Hasard de l’héritage diasporique, aléa de l’éparpillement après inventaire : de la bibliothèque démembrée d’un proche défunt nous arrive parfois un carton, scellé d’un large ruban adhésif marron crème. Notre prénom est inscrit dessus, en grandes lettres tracées au feutre indélébile. Le carton pèse le poids du plomb, gondole et se déchire aux coins : les livres, quand ils ne sont pas sur vélin, papier de chine, reliés pleine peau ou dorés sur tranche pour édition rare, ne sont pas pommes de discorde successorale. Notre profession, un penchant notoire pour la lecture, nous distinguent parmi les héritiers : alors, des vieux bouquins de l’oncle trop tôt parti, on nous en a mis plus. Tant mieux. On ouvre, vaguement inquiet de caser tout ça sur nos étagères pliant déjà sous le poids de nos poches.
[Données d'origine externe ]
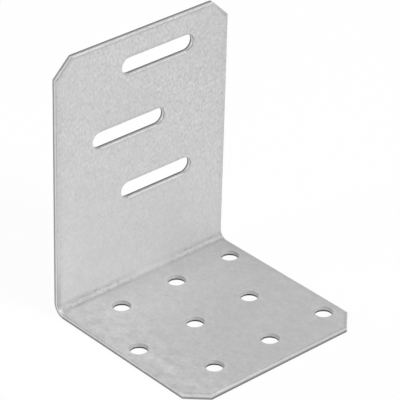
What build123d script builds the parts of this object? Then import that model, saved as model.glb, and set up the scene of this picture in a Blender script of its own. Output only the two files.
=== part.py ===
from build123d import *
from math import atan2, degrees
import os

# Adjustable angle bracket: one galvanised steel sheet, blanked, punched and folded once.
# Millimetres. X runs along the fold, the upright stands at the back, towards +Y, and the base
# lies on Z = 0. The origin is on the underside, in the middle of the bracket's width and depth.

# The blank
sheet = 1.5
width = 60.0
base_length = 60.0      # front edge to the back of the fold
upright_length = 80.0   # underside to top edge, as it would measure with the fold square
corner_cut = 5.5        # taken off both edges at each free corner

# The fold
fold_radius = 2.2       # on the inside
fold_angle = 87.5       # between the legs: pressed a little past square, so the upright leans in

# Screw holes in the base, in rows that are staggered from side to side. Margins run to the
# centres of the outermost holes, and the rest is spread evenly: at these sizes the holes come
# 20 mm apart across the bracket, and the rows of holes and slots 19.6 mm apart.
hole_diameter = 5.0
holes_per_row = 3
hole_rows = 3
side_margin = 5.0       # side edge to the nearest hole
front_margin = 9.9      # front edge to the first row
back_margin = 10.9      # last row to the back of the fold
row_shift = 5.0         # each row sits this far off the middle, the next one to the other side

# Adjusting slots in the upright, staggered and spread in the same way
slot_length = 25.0      # end to end
slot_width = 5.0
slot_count = 3
top_margin = 9.5        # top edge to the first slot's middle line
foot_margin = 31.3      # last slot's middle line to the underside
slot_shift = 5.0

# What the press leaves on the cut edges. It enters from the inside faces and draws their rims in,
# shears a straight land, and breaks through to the outside faces a little wider than it went in.
rim_radius = 0.3
land = 0.7              # straight wall below the rim of a hole or slot
breakout = 0.08         # added all round a hole or slot on the outside face


def side_of_sheet(inset):
    """One side of the sheet's section, from front edge to top edge, so far in from the outer side."""
    along_base = Line((base_length / 2, inset), (fold_outside_radius - base_length / 2, inset))
    fold = JernArc(along_base @ 1, along_base % 1, fold_outside_radius - inset, -fold_turn)
    rise = (fold % 1) * (upright_length - fold_outside_radius)
    up_upright = Line(fold @ 1, fold @ 1 + rise)
    return along_base, fold, up_upright


def cut_corners(bracket):
    """The bracket with its four free corners cut off at 45 degrees."""
    front_end = bracket.faces().sort_by(Axis.Y)[0]
    top_end = bracket.faces().sort_by(Axis.Z)[-1]
    corners = [edge for end in (front_end, top_end) for edge in end.edges().filter_by(Axis.X, reverse=True)]
    return chamfer(corners, corner_cut)


def punched(plane, outline):
    """What a punch takes out of the sheet below a plane on its inside face: straight, then flared."""
    depth = rim_radius + land
    flare = degrees(atan2(breakout, sheet - depth))
    straight = extrude(plane * outline, -depth)
    flared = extrude(plane.offset(-depth) * outline, -(sheet - depth), taper=-flare)
    return straight + flared


def side_to_side(shift, row):
    """A row's place across the width: off the middle, with the next row off to the other side."""
    return shift if row % 2 == 0 else -shift


os.makedirs("parts", exist_ok=True)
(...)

Mais ce ne sont pas des livres, craquants, jaunis et imprégnés de poussière, que l’on tire du carton qui n’en peut plus. 

C’est l’oncle lui-même, avec sa barbe, sa pipe et sa casquette : sa disparition n’était que l’une de ses fréquentes blagues, un peu grinçantes, dont il soulignait la chute d’un rire tonitruant. L’oncle est là, presque plus entier qu’en vrai, dans ce fragment de sa bibliothèque, composé, tel un portrait cubiste, des différentes facettes de ses intérêts, et nous adresse un ultime clin d’œil par le truchement amical de ses auteurs préférés. Nos poches, à la bonne franquette, se serrent un peu pour faire une place à l’aïeul.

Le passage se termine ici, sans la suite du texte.